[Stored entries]
* Start *

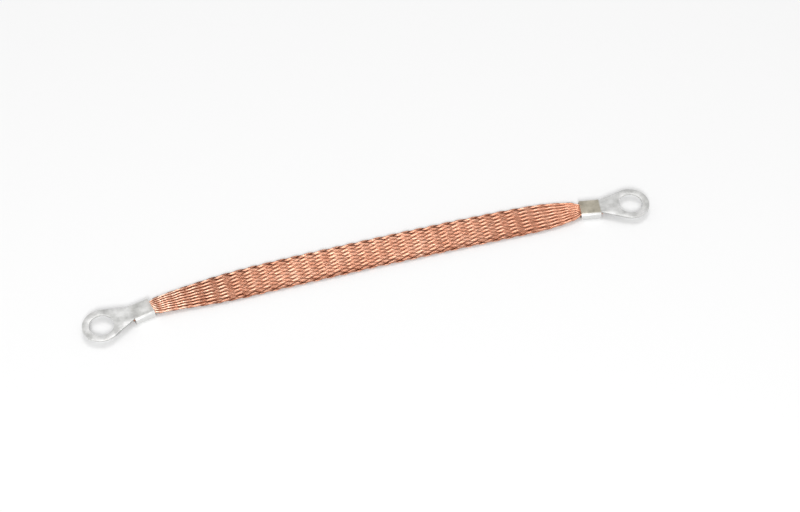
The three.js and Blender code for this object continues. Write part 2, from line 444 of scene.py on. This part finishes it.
def wire_path(rng, hand, index, wire):
    """One wire's points in millimetres, the painted shade at each, darker where it lies deeper in
    the braid, at the folds and in the furrows, and its tone with painted light on the ridges.
    """
    reach = HALF_STRAND + rng.uniform(*END_SCATTER, 2)
    along = np.linspace(-reach[0], reach[1], int(2 * HALF_STRAND / WIRE_STEP))
    centre = 2 * index + hand * along / CROSSING_STEP
    aside = 2 * wire / (WIRES_PER_STRAND - 1) - 1
    near_fold = 1 - np.clip((columns_to_fold(centre) - FOLD_REACH) / FOLD_FADE, 0, 1)
    bunch = 1 - FOLD_BUNCHING * near_fold
    sway = LOOSE_SWAY if rng.uniform() < LOOSE_SHARE else TIGHT_SWAY
    offset = WIRE_COVER * bunch * aside + sway * slow_wander(rng, along, SWAY_SPACING)
    spread = spread_at(along)
    packed = 1 - spread
    combed = combed_at(along)
    swing = WAVE_HEIGHT * (1 - COMBED_FLATTENING * combed)
    wave = wave_at(centre + offset / 2)
    ridge = -np.cos(math.pi * (centre + offset))
    stack = (wire % 3 - 1) * PACKED_STACK * packed
    stack = stack + COMBED_RISE * (ridge - COMBED_MIDDLE) * combed
    groove = (GROOVE + PACKED_GROOVE * packed) * (1 - np.abs(wave))
    level = hand * wave * swing + stack - groove
    level = level + RISE_SWAY * slow_wander(rng, along, RISE_SPACING)
    level = level - CROWN * spread * aside * aside
    # Strength of the painted shade in the furrows and the painted light on the ridges, weaker at
    # the right end
    painted_relief_light = combed * np.where(along < 0, 1, RIGHT_FURROW_SHARE)
    # Painted shade: darker deeper in the braid and at the folds, less where combed, and darker in
    # the furrows
    painted_shade = (WAVE_HEIGHT - level) / (2 * WAVE_HEIGHT) + FOLD_SHADE * near_fold
    painted_shade = painted_shade * (1 - COMBED_CLEARING * combed)
    painted_shade = painted_shade + FURROW_SHADE * painted_relief_light * (0.5 - ridge / 2) ** FURROW_POWER
    # Random tone of each wire, plus painted light on the ridges and painted shade in the furrows
    tone_and_painted_sheen = rng.uniform(0, 1) + RIDGE_PAINTED_LIGHT * painted_relief_light * ridge
    return tube_points(along, centre + offset, level), np.clip(painted_shade, 0, 1), tone_and_painted_sheen


def wire_tree():
    """Geometry Nodes that turn lines into round wires that wander a little."""
    tree = bpy.data.node_groups.new("round wires", "GeometryNodeTree")
    add_sockets(tree, "INPUT", (("Geometry", "Geometry"), ("Wire Diameter", "Float"),
                                ("Sides", "Int"), ("Wander", "Float"), ("Wander Length", "Float"),
                                ("Seed", "Float"), ("Wire", "Material")))
    add_sockets(tree, "OUTPUT", (("Geometry", "Geometry"),))
    nodes = tree.nodes
    given = nodes.new("NodeGroupInput")
    lines = nodes.new("GeometryNodeMeshToCurve")
    position = nodes.new("GeometryNodeInputPosition")
    frequency = nodes.new("ShaderNodeMath")
    frequency.operation = "DIVIDE"
    frequency.inputs[0].default_value = 1.0
    noise = nodes.new("ShaderNodeTexNoise")
    noise.noise_dimensions = "4D"
    noise.inputs["Detail"].default_value = 1.0
    middle = nodes.new("ShaderNodeVectorMath")
    middle.operation = "SUBTRACT"
    middle.inputs[1].default_value = (0.5, 0.5, 0.5)
    flatten = nodes.new("ShaderNodeVectorMath")
    flatten.operation = "MULTIPLY"
    flatten.inputs[1].default_value = (1.0, 1.0, 0.1)
    amount = nodes.new("ShaderNodeVectorMath")
    amount.operation = "SCALE"
    moved = nodes.new("GeometryNodeSetPosition")
    radius = nodes.new("ShaderNodeMath")
    radius.operation = "MULTIPLY"
    radius.inputs[1].default_value = 0.5
    circle = nodes.new("GeometryNodeCurvePrimitiveCircle")
    tubes = nodes.new("GeometryNodeCurveToMesh")
    tubes.inputs["Fill Caps"].default_value = True
    smooth = nodes.new("GeometryNodeSetShadeSmooth")
    realize = nodes.new("GeometryNodeRealizeInstances")
    finish = nodes.new("GeometryNodeSetMaterial")
    result = nodes.new("NodeGroupOutput")
    join_up(tree, ((given, "Geometry", lines, "Mesh"),
                   (given, "Wander Length", frequency, 1),
                   (position, "Position", noise, "Vector"),
                   (given, "Seed", noise, "W"),
                   (frequency, 0, noise, "Scale"),
                   (noise, "Color", middle, 0),
                   (middle, 0, flatten, 0),
                   (flatten, 0, amount, 0),
                   (given, "Wander", amount, "Scale"),
                   (lines, "Curve", moved, "Geometry"),
                   (amount, 0, moved, "Offset"),
                   (given, "Wire Diameter", radius, 0),
                   (radius, 0, circle, "Radius"),
                   (given, "Sides", circle, "Resolution"),
                   (moved, "Geometry", tubes, "Curve"),
                   (circle, "Curve", tubes, "Profile Curve"),
                   (tubes, "Mesh", smooth, "Geometry"),
                   (smooth, "Geometry", realize, "Geometry"),
                   (realize, "Geometry", finish, "Geometry"),
                   (given, "Wire", finish, "Material"),
                   (finish, "Geometry", result, "Geometry")))
    return tree


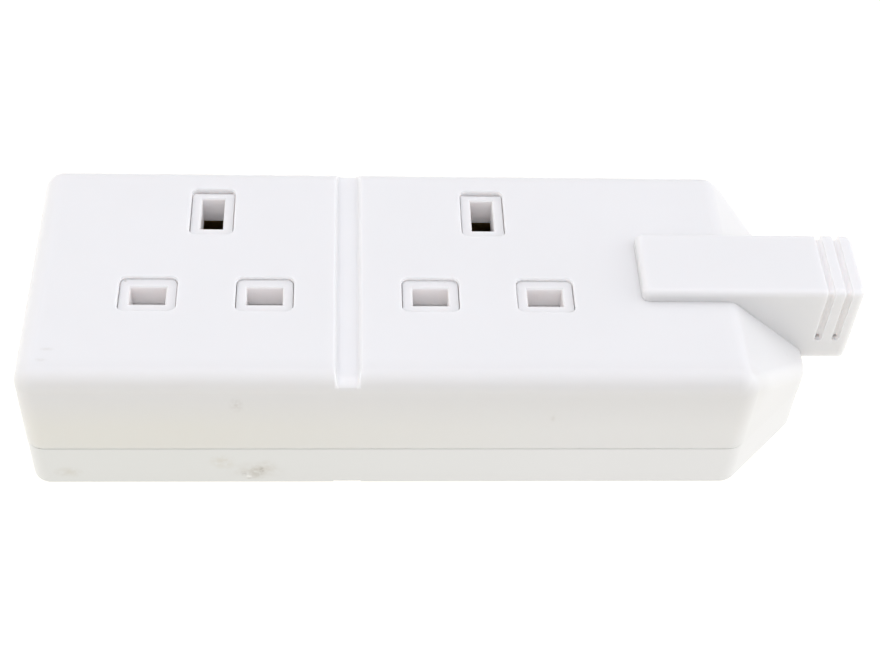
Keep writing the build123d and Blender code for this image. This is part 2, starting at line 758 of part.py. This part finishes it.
def build_parts():
    """Every node's solid or group of solids, by name."""
    parts = {
        "upper_housing": upper_housing(),
        "base_cover": base_cover(),
        "contact_carrier": contact_carrier(),
    }
    for number, x in enumerate(socket_x, 1):
        parts[f"socket_insert_{number}"] = socket_insert(x)
        parts[f"shutter_{number}"] = shutter(x)
        parts[f"shutter_spring_{number}"] = shutter_spring(x)
    parts.update(busbar_set())
    parts.update(contact_set())
    parts["contact_rivets"] = Compound(children=[rivet(*place) for place in contact_places()])
    screws = []
    for name, y, bottom in terminal_places():
        parts[f"{name}_terminal"] = terminal(y, bottom)
        screws.append(screw_solid(terminal_x, y + terminal_width / 2, terminal_screw, bottom, slot_angles))
    parts["terminal_screws"] = Compound(children=screws)
    parts["cord_clamp"] = cord_clamp()
    for name, places, screw, seat, angles in (
        ("cord_clamp_screws", clamp_screw_places(), clamp_screw, clamp_top_z - clamp_thickness, slot_angles),
        ("carrier_screws", carrier_screw_places(), carrier_screw, carrier_bottom_z, slot_angles),
        ("housing_screws", housing_screw_places(), housing_screw, head_recess_depth, cross_angles),
    ):
        parts[name] = Compound(children=[screw_solid(x, y, screw, seat, angles) for x, y in places])
    return parts


os.makedirs("parts", exist_ok=True)
for part_name, solid in build_parts().items():
    export_step(solid, f"parts/{part_name}.step")
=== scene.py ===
"""Looks of the two-gang trailing socket: camera, light, floor and the material of every piece."""
import math

import bmesh
import bpy
from mathutils import Matrix, Vector


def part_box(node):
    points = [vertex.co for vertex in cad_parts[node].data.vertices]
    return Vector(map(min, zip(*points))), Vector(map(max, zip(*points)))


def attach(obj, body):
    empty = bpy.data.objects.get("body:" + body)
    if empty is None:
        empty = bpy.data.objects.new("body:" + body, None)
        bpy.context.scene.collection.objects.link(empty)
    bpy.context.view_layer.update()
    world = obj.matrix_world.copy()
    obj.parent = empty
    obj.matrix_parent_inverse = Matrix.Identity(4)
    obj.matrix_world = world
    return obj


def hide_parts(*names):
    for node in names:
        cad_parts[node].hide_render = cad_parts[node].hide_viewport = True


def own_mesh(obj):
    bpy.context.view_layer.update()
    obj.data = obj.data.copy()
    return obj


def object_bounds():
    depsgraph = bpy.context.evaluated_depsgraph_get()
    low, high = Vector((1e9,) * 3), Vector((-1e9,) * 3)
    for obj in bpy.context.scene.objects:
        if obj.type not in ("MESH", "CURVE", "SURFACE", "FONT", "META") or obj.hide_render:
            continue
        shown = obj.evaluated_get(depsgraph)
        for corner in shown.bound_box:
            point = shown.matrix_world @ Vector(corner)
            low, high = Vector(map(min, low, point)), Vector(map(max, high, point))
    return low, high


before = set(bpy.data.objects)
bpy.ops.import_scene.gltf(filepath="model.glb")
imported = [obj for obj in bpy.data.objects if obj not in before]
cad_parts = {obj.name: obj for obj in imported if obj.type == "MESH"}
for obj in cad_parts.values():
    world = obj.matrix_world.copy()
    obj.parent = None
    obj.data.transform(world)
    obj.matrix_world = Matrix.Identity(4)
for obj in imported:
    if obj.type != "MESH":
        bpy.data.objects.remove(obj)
cad_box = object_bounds()


def rgb(red, green, blue):
    """Opaque colour from its linear channels."""
    return (red, green, blue, 1.0)


def painted_light_box(x, half_x, half_y, low_z, high_z, colour):
    """Box about x and the middle plane where light is painted in: its lowest and highest corner, and its
    colour.
    """
    return ((x - half_x, -half_y, low_z), (x + half_x, half_y, high_z), colour)


# Lengths are in metres and angles in degrees, except where a name says otherwise.
# Camera, as fitted to the photograph
CAMERA_PLACE = Vector((-0.02056, -0.21964, 0.26455))
CAMERA_PITCH = 48.672
CAMERA_YAW = 5.13
CAMERA_ROLL = 4.089
CAMERA_NEAR = 0.01
CAMERA_FAR = 20.0
FOCAL_PIXELS = 1644.07
PHOTO_WIDTH_PIXELS = 880
SENSOR_WIDTH_MM = 36.0

# Light tent: direction of each lobe, its sharpness, brightness and tint
PLAIN = (0.985, 0.995, 1.005)
WARM = (1.01, 0.995, 0.95)
COOL = (0.98, 0.982, 1.05)
LIGHT_LOBES = (
    ((1, 0, 0), 4.0, 2.68, PLAIN),
    ((-1, 0, 0), 1.0, 1.04, WARM),
    ((0, 0, 1), 1.0, 1.00, COOL),
    ((0, 0, 1), 4.0, 0.63, COOL),
)

# Floor of backlit acrylic: it glows, so the part has no shadow at its foot, as in the photograph
FLOOR_HALF = 3.0
FLOOR_DROP = 0.0002
FLOOR_CLOUD_SIZE = 0.4
FLOOR_DARK = rgb(0.24, 0.235, 0.22)
FLOOR_LIGHT = rgb(0.25, 0.245, 0.23)
FLOOR_ROUGHNESS = 0.9
FLOOR_SPECULAR = 0.1
FLOOR_GLOW = rgb(1.0, 0.985, 0.93)
FLOOR_GLOW_STRENGTH = 0.92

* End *

(What to do) Using the entries above, tally how many lines have the word "before" in them; write the number and nothing more.

(Exercise output) 2